▶ Requirement
Each line that follows should be printed again exactly as it stands.

JSON records of objects:
╭──
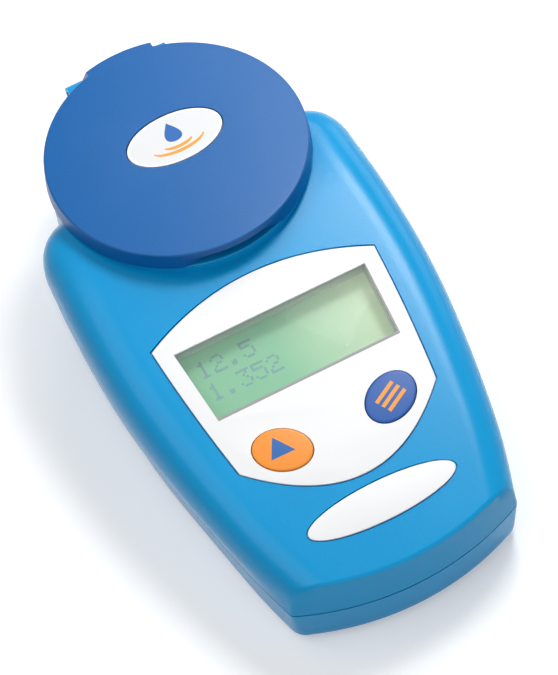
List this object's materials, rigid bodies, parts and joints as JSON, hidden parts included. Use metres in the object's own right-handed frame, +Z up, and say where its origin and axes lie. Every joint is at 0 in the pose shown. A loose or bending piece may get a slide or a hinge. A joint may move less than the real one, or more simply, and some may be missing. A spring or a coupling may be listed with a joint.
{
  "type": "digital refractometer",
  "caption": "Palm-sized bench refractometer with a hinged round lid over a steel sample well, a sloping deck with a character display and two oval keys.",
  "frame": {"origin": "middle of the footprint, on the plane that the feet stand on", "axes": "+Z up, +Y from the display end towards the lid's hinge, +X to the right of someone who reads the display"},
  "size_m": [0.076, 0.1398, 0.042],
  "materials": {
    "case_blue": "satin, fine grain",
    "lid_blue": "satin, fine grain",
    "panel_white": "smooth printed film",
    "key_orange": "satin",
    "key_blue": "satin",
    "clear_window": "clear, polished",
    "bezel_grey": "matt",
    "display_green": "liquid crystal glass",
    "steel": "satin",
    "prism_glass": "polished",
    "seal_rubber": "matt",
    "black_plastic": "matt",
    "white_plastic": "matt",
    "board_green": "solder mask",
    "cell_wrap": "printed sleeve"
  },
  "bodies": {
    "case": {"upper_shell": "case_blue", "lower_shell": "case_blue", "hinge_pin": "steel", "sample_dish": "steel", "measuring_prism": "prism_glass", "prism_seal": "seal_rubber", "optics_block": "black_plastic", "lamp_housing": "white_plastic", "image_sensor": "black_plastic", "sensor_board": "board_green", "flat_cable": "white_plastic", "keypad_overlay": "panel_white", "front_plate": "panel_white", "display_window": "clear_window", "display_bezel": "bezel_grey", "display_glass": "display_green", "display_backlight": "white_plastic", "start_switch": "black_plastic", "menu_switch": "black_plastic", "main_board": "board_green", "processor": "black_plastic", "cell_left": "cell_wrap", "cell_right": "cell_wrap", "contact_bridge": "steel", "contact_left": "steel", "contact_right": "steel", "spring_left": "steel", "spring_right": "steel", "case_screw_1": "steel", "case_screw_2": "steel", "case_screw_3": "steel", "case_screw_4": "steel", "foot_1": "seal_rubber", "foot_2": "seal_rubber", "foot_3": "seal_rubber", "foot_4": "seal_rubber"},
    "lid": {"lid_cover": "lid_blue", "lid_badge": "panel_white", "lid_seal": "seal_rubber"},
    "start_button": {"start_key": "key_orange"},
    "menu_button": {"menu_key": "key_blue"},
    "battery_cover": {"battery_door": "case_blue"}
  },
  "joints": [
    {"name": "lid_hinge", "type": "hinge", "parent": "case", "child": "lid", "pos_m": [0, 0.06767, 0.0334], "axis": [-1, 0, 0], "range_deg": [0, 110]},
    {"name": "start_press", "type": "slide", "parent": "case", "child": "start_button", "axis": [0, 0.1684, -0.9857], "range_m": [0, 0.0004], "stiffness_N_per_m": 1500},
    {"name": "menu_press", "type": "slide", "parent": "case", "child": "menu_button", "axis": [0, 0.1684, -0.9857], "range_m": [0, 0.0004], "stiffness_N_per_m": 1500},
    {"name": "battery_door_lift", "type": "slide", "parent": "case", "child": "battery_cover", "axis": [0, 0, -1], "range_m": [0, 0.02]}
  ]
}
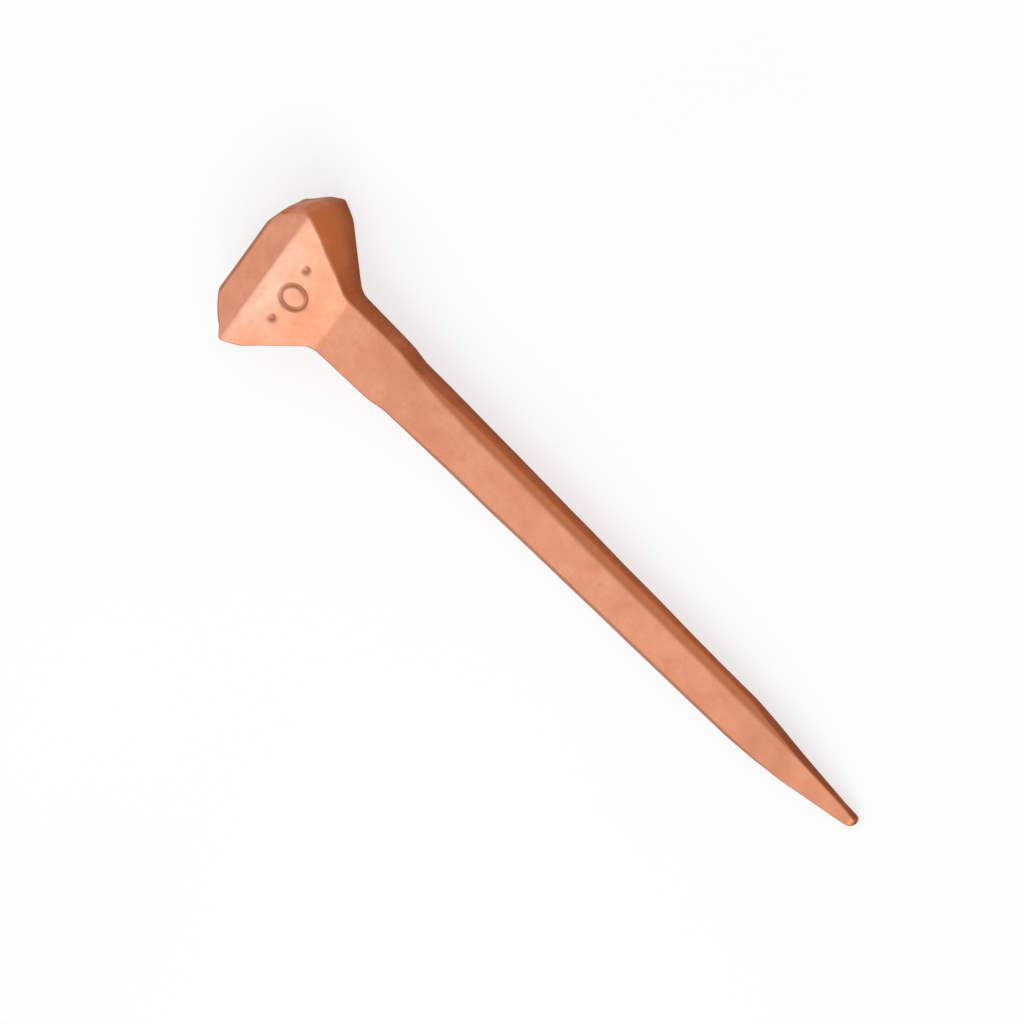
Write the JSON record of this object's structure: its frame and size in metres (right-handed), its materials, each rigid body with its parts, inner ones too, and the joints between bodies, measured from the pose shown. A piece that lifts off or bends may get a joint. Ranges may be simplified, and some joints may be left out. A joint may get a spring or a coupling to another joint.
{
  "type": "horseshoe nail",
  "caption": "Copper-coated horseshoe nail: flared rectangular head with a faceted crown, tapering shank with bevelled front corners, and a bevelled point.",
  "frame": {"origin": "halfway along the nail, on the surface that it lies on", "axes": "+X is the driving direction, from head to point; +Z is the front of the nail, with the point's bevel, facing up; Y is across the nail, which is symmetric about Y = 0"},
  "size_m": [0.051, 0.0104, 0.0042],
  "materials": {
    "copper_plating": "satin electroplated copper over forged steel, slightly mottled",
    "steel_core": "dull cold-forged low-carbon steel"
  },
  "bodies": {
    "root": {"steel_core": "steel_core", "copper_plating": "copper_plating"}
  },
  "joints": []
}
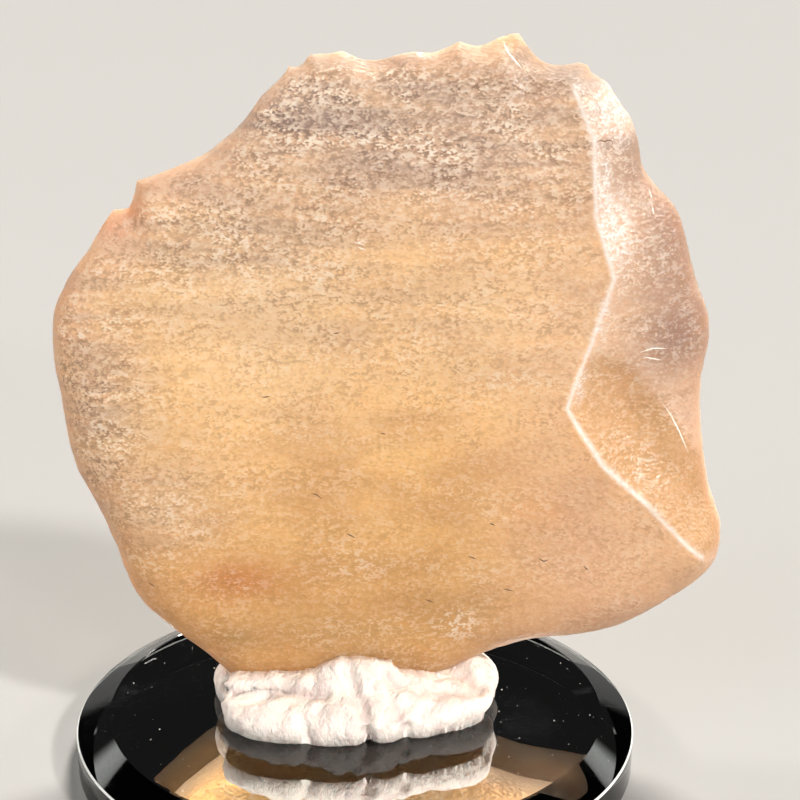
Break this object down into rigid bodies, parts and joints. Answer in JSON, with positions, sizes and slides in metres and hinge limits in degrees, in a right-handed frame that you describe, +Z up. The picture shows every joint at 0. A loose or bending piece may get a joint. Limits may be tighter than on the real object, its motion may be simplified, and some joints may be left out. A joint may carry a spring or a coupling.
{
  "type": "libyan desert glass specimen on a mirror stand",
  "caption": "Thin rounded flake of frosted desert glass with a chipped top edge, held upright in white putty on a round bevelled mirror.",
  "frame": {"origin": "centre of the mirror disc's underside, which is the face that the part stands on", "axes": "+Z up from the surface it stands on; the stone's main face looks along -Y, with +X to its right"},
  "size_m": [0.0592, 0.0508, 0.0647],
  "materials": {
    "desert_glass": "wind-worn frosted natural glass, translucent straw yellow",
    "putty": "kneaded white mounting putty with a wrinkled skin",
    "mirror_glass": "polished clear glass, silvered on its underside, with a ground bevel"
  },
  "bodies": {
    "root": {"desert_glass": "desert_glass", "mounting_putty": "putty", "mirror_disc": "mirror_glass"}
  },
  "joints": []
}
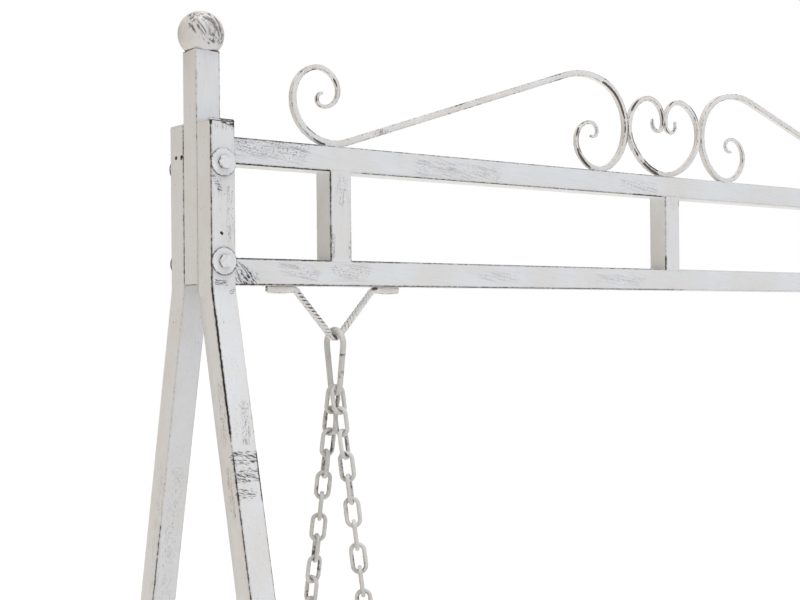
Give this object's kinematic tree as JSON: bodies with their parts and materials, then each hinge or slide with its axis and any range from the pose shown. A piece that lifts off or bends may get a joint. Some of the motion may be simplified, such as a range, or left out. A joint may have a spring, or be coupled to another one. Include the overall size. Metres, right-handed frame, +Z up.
╰──
▶ Final answer
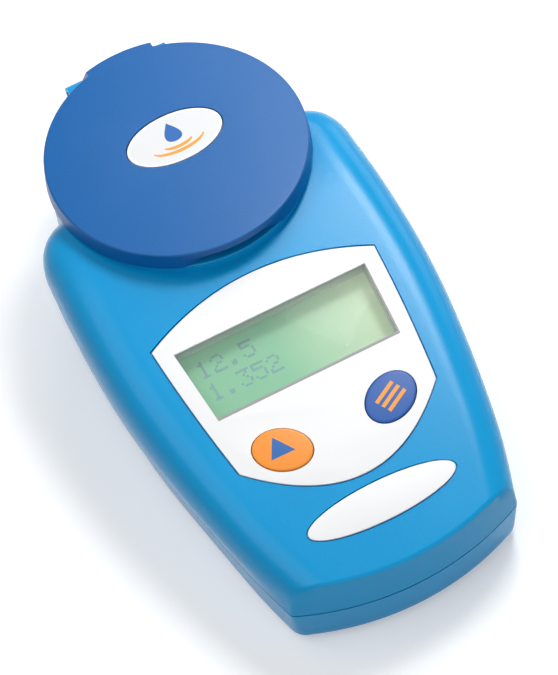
List this object's materials, rigid bodies, parts and joints as JSON, hidden parts included. Use metres in the object's own right-handed frame, +Z up, and say where its origin and axes lie. Every joint is at 0 in the pose shown. A loose or bending piece may get a slide or a hinge. A joint may move less than the real one, or more simply, and some may be missing. A spring or a coupling may be listed with a joint.
{
  "type": "digital refractometer",
  "caption": "Palm-sized bench refractometer with a hinged round lid over a steel sample well, a sloping deck with a character display and two oval keys.",
  "frame": {"origin": "middle of the footprint, on the plane that the feet stand on", "axes": "+Z up, +Y from the display end towards the lid's hinge, +X to the right of someone who reads the display"},
  "size_m": [0.076, 0.1398, 0.042],
  "materials": {
    "case_blue": "satin, fine grain",
    "lid_blue": "satin, fine grain",
    "panel_white": "smooth printed film",
    "key_orange": "satin",
    "key_blue": "satin",
    "clear_window": "clear, polished",
    "bezel_grey": "matt",
    "display_green": "liquid crystal glass",
    "steel": "satin",
    "prism_glass": "polished",
    "seal_rubber": "matt",
    "black_plastic": "matt",
    "white_plastic": "matt",
    "board_green": "solder mask",
    "cell_wrap": "printed sleeve"
  },
  "bodies": {
    "case": {"upper_shell": "case_blue", "lower_shell": "case_blue", "hinge_pin": "steel", "sample_dish": "steel", "measuring_prism": "prism_glass", "prism_seal": "seal_rubber", "optics_block": "black_plastic", "lamp_housing": "white_plastic", "image_sensor": "black_plastic", "sensor_board": "board_green", "flat_cable": "white_plastic", "keypad_overlay": "panel_white", "front_plate": "panel_white", "display_window": "clear_window", "display_bezel": "bezel_grey", "display_glass": "display_green", "display_backlight": "white_plastic", "start_switch": "black_plastic", "menu_switch": "black_plastic", "main_board": "board_green", "processor": "black_plastic", "cell_left": "cell_wrap", "cell_right": "cell_wrap", "contact_bridge": "steel", "contact_left": "steel", "contact_right": "steel", "spring_left": "steel", "spring_right": "steel", "case_screw_1": "steel", "case_screw_2": "steel", "case_screw_3": "steel", "case_screw_4": "steel", "foot_1": "seal_rubber", "foot_2": "seal_rubber", "foot_3": "seal_rubber", "foot_4": "seal_rubber"},
    "lid": {"lid_cover": "lid_blue", "lid_badge": "panel_white", "lid_seal": "seal_rubber"},
    "start_button": {"start_key": "key_orange"},
    "menu_button": {"menu_key": "key_blue"},
    "battery_cover": {"battery_door": "case_blue"}
  },
  "joints": [
    {"name": "lid_hinge", "type": "hinge", "parent": "case", "child": "lid", "pos_m": [0, 0.06767, 0.0334], "axis": [-1, 0, 0], "range_deg": [0, 110]},
    {"name": "start_press", "type": "slide", "parent": "case", "child": "start_button", "axis": [0, 0.1684, -0.9857], "range_m": [0, 0.0004], "stiffness_N_per_m": 1500},
    {"name": "menu_press", "type": "slide", "parent": "case", "child": "menu_button", "axis": [0, 0.1684, -0.9857], "range_m": [0, 0.0004], "stiffness_N_per_m": 1500},
    {"name": "battery_door_lift", "type": "slide", "parent": "case", "child": "battery_cover", "axis": [0, 0, -1], "range_m": [0, 0.02]}
  ]
}
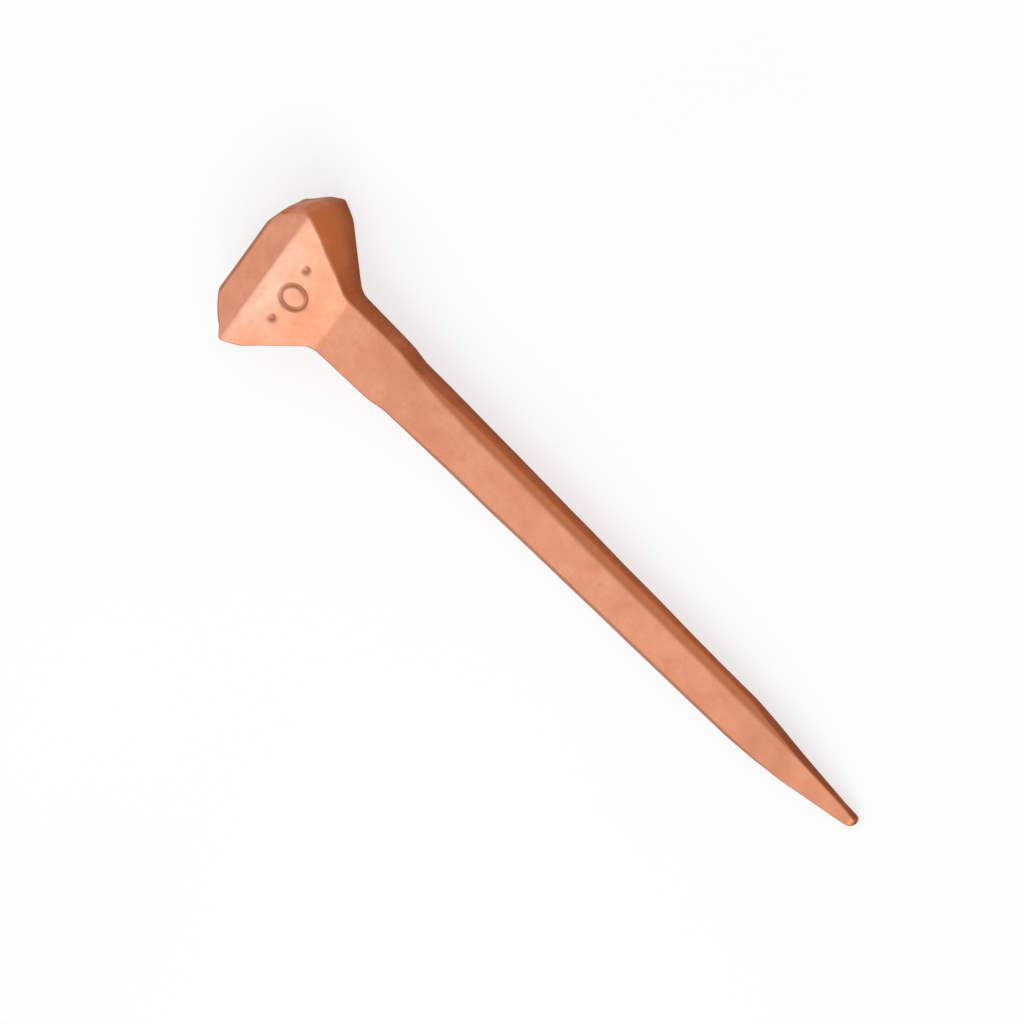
Write the JSON record of this object's structure: its frame and size in metres (right-handed), its materials, each rigid body with its parts, inner ones too, and the joints between bodies, measured from the pose shown. A piece that lifts off or bends may get a joint. Ranges may be simplified, and some joints may be left out. A joint may get a spring or a coupling to another joint.
{
  "type": "horseshoe nail",
  "caption": "Copper-coated horseshoe nail: flared rectangular head with a faceted crown, tapering shank with bevelled front corners, and a bevelled point.",
  "frame": {"origin": "halfway along the nail, on the surface that it lies on", "axes": "+X is the driving direction, from head to point; +Z is the front of the nail, with the point's bevel, facing up; Y is across the nail, which is symmetric about Y = 0"},
  "size_m": [0.051, 0.0104, 0.0042],
  "materials": {
    "copper_plating": "satin electroplated copper over forged steel, slightly mottled",
    "steel_core": "dull cold-forged low-carbon steel"
  },
  "bodies": {
    "root": {"steel_core": "steel_core", "copper_plating": "copper_plating"}
  },
  "joints": []
}
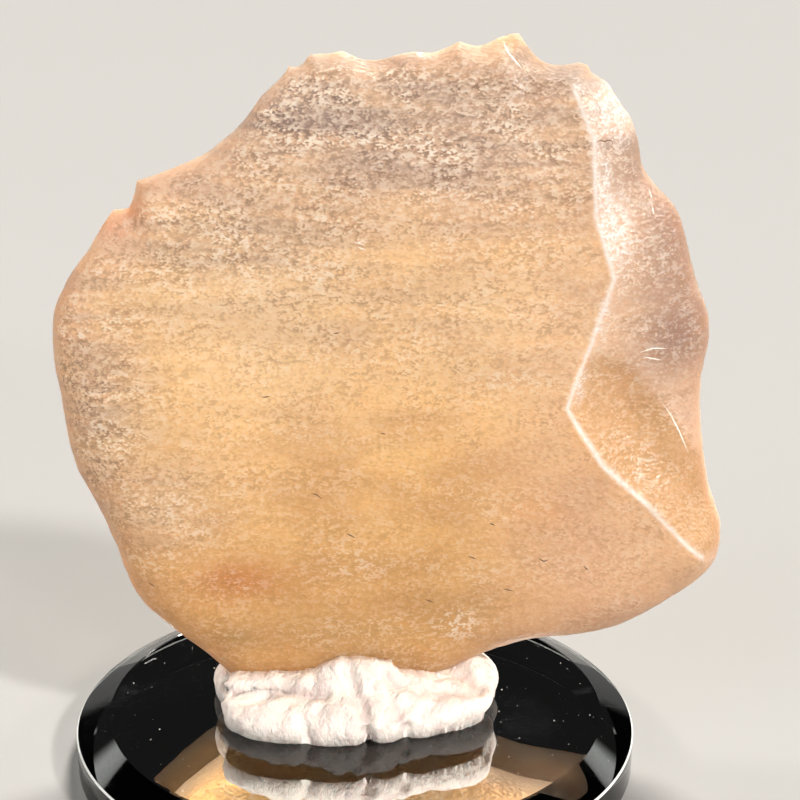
Break this object down into rigid bodies, parts and joints. Answer in JSON, with positions, sizes and slides in metres and hinge limits in degrees, in a right-handed frame that you describe, +Z up. The picture shows every joint at 0. A loose or bending piece may get a joint. Limits may be tighter than on the real object, its motion may be simplified, and some joints may be left out. A joint may carry a spring or a coupling.
{
  "type": "libyan desert glass specimen on a mirror stand",
  "caption": "Thin rounded flake of frosted desert glass with a chipped top edge, held upright in white putty on a round bevelled mirror.",
  "frame": {"origin": "centre of the mirror disc's underside, which is the face that the part stands on", "axes": "+Z up from the surface it stands on; the stone's main face looks along -Y, with +X to its right"},
  "size_m": [0.0592, 0.0508, 0.0647],
  "materials": {
    "desert_glass": "wind-worn frosted natural glass, translucent straw yellow",
    "putty": "kneaded white mounting putty with a wrinkled skin",
    "mirror_glass": "polished clear glass, silvered on its underside, with a ground bevel"
  },
  "bodies": {
    "root": {"desert_glass": "desert_glass", "mounting_putty": "putty", "mirror_disc": "mirror_glass"}
  },
  "joints": []
}
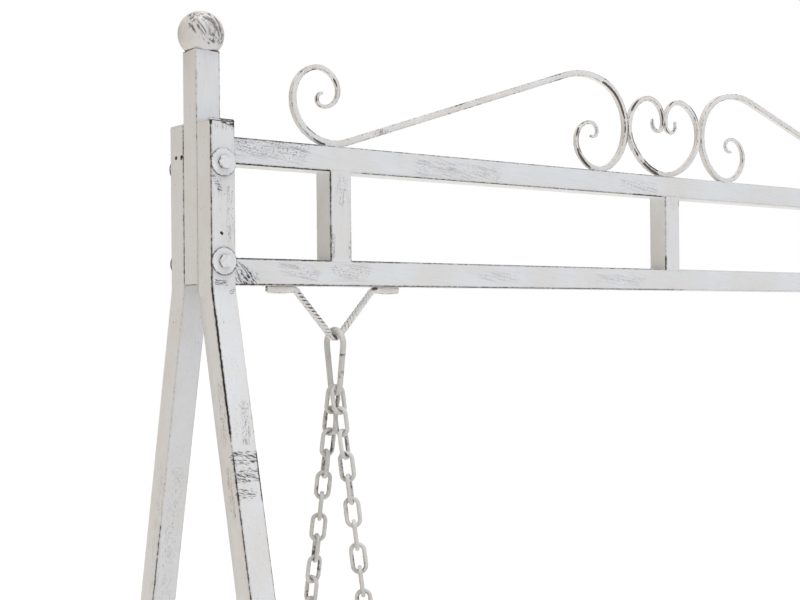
Give this object's kinematic tree as JSON: bodies with their parts and materials, then each hinge or slide with its axis and any range from the pose shown. A piece that lifts off or bends may get a joint. Some of the motion may be simplified, such as a range, or left out. A joint may have a spring, or be coupled to another one. Include the overall size. Metres, right-handed frame, +Z up.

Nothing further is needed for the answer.